Regierende PiS kommt in Umfrage nur noch auf 27 Prozent / Bevölkerung protestiert gegen Einschränkung der Bürgerrechte / Vorhaben der Nationalisten besitzten laut EU-Präsident Schulz »Staatsstreichcharakter«

  • Lesedauer: 3 Min.

Warschau. Der Streit um die Umbesetzung des polnischen Verfassungsgerichts schadet offenbar der neuen Regierung in Warschau: Laut einer am Dienstag in der Tageszeitung »Gazeta Wyborcza« veröffentlichten Meinungsumfrage stürzten die Zustimmungswerte für die regierende nationalkonservative Partei Recht und Gerechtigkeit (PiS) in den vergangenen beiden Wochen drastisch ab. EU-Parlamentspräsident Martin Schulz (SPD) erneuerte indes seine Kritik an der Führung in Warschau.

Laut der Umfrage fiel die PiS von 42 Prozent auf nur noch 27 Prozent. Im selben Zeitraum stieg die Zustimmung zu der neuen liberalen Partei Nowoczesna von Ryszard Petru von zehn auf 24 Prozent. Die bei der Wahl im Oktober abgestrafte liberale Bürgerplattform (PO), die zuvor acht Jahre lang regiert hatte, konnte von der Unzufriedenheit mit der Regierung dagegen nicht profitieren: Ihre Zustimmungswerte rutschten binnen zwei Wochen sogar von 17 Prozent auf 16 Prozent ab.

Die PiS hatte bei der Parlamentswahl die absolute Mehrheit für sich verbuchen können. Die aktuelle Umfrage wurde vor den Großdemonstrationen vom Wochenende in Warschau gemacht, bei denen am Samstag Regierungsgegner und am Sonntag Unterstützer der PiS-Regierung auf die Straße gegangen waren. Befragt wurden etwa tausend Bürger am Telefon.

Die PiS steht in der Kritik, mit der Ernennung wohlgesonnener Richter am Verfassungsgericht rechtsstaatliche Prinzipien auszuhöhlen. Auch in anderen Bereichen, etwa den Medien, will die Regierung ihre Kontrolle ausbauen.

Kritik an dem Vorgehen kam erneut auch aus dem Ausland, EU-Parlamentspräsident Martin Schulz (SPD) sagte am Montag im Deutschlandfunk, was sich in Polen abspiele, habe »Staatsstreichcharakter«. Der polnische Außenminister Witold Waszczykowski wies die Kritik zurück. In einem Interview mit der »Berliner Zeitung« vom Dienstag sagte er, Schulz' Worte seien »ungerechtfertigt und dadurch unverantwortlich«. In Polen gebe es »eine normale politische Debatte über institutionelle Lösungen«. Es gebe die Dreiteilung der Gewalten, »aber das Verfassungsgericht ist kein Gericht, sondern ein politischer Körper«.

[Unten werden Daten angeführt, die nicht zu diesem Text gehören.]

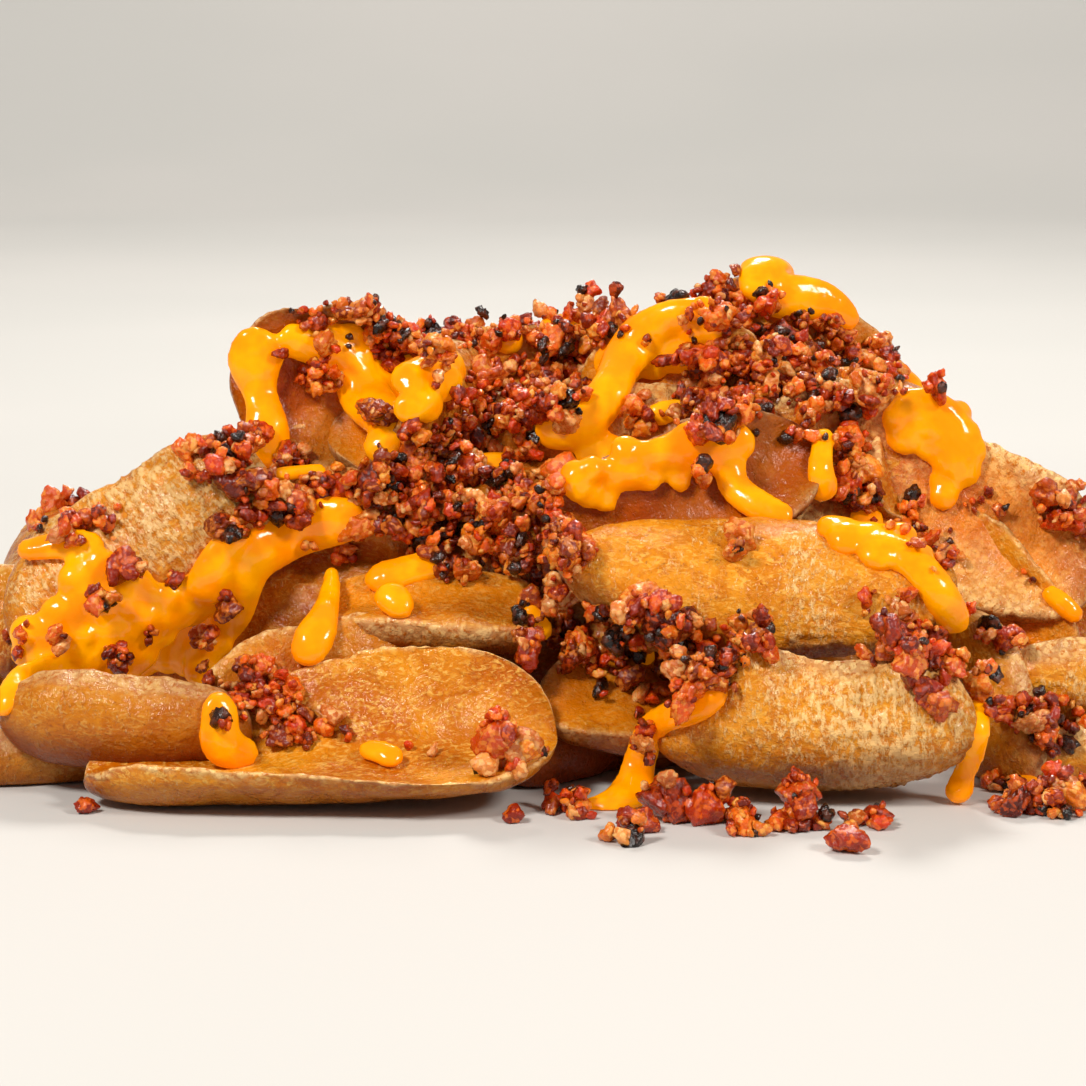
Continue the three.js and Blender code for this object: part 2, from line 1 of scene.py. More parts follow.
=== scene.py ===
"""Loaded potato wedges: a heap of curved potato slices with their skin on, under runs of thick
cheese sauce and bacon crumbs, as a Blender add-on.

The panel "Loaded Wedges" in the 3D view's sidebar has one button for each group of pieces. Lengths
in the tables are in millimetres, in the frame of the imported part: +Z up, +Y away from the front.
Everything that is placed or displaced at random is seeded, so each run gives the same heap.
"""

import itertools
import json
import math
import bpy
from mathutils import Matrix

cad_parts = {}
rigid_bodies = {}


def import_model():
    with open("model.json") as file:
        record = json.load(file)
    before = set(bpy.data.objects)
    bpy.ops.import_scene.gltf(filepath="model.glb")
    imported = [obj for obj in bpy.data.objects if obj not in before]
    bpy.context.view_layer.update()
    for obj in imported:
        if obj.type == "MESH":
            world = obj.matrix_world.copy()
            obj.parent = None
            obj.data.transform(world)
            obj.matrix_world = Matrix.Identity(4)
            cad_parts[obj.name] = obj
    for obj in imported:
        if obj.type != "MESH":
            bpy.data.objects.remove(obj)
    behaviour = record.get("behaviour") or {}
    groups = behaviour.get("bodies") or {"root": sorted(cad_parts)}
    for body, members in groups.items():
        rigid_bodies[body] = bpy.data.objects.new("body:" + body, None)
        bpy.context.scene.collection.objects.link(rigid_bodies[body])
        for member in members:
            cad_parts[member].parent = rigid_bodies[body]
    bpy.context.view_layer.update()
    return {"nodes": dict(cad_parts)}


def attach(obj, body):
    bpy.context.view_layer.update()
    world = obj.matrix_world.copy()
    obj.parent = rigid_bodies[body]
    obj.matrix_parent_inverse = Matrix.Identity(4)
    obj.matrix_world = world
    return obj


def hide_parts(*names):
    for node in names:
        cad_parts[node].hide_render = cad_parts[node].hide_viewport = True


bl_info = {
    "name": "Loaded Potato Wedges",
    "version": (1, 0, 0),
    "blender": (4, 5, 0),
    "location": "View3D > Sidebar > Loaded Wedges",
    "description": "Builds a heap of potato slices with cheese sauce and bacon crumbs",
    "category": "Object",
}

import bmesh
import bpy
import numpy as np
from mathutils import Vector
from mathutils.bvhtree import BVHTree

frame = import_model()

MM = 0.001
HEAP_LONG = 250
HEAP_DEEP = 176
HEAP_MIDDLE_Y = 16

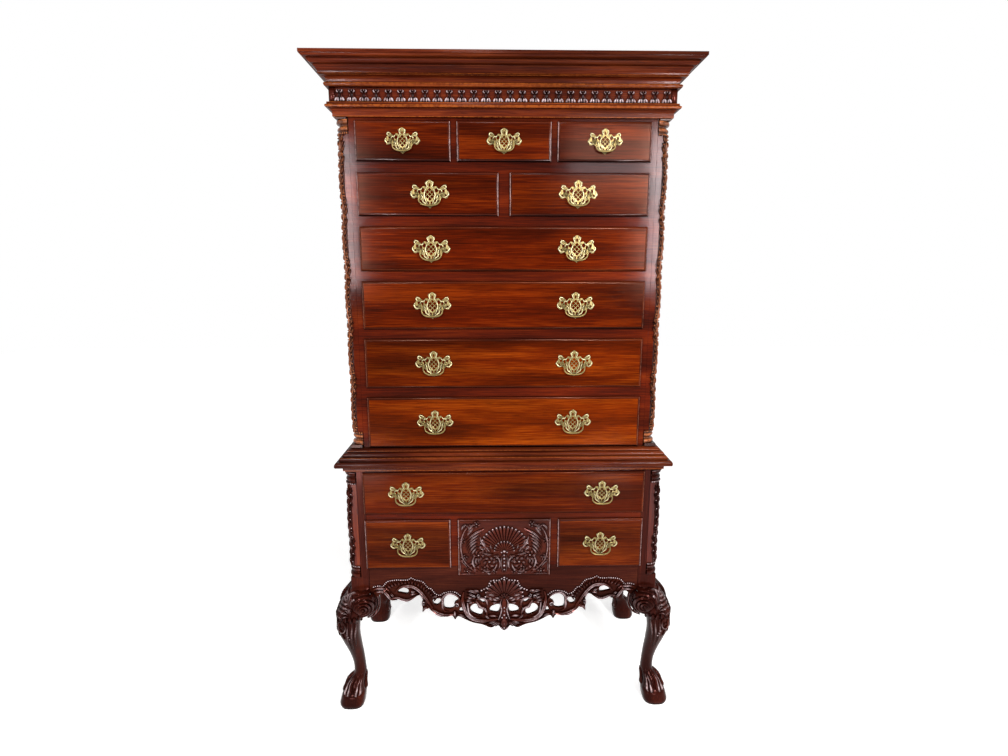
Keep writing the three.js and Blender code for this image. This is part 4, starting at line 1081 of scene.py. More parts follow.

Die Richter beim Verfassungsgericht würden nach politischen Kriterien gewählt, sagte Waszczykowski weiter. Er warf der PO-geführten Vorgängerregierung vor, vor ihrer erwarteten Wahlniederlage noch »zu viele Richter« gewählt zu haben, um das Verfassungsgericht »als Instrument im Krieg« gegen die neue Regierung und den PiS-nahen Staatspräsidenten Andrzej Duda zu nutzen.

Schulz erneuerte indes seine Kritik an der PiS-Regierung. Es sei »sehr überraschend, dass man wenige Tage nach dem Amtsantritt der Regierung derartige Maßnahmen gegen die höchste juristische Instanz ergreift«, sagte er der Nachrichtenagentur AFP. Es gebe »tausende und abertausende Polen, die diese Bedenken teilen«, fügte Schulz mit Blick auf die Großdemonstrationen vom Wochenende hinzu.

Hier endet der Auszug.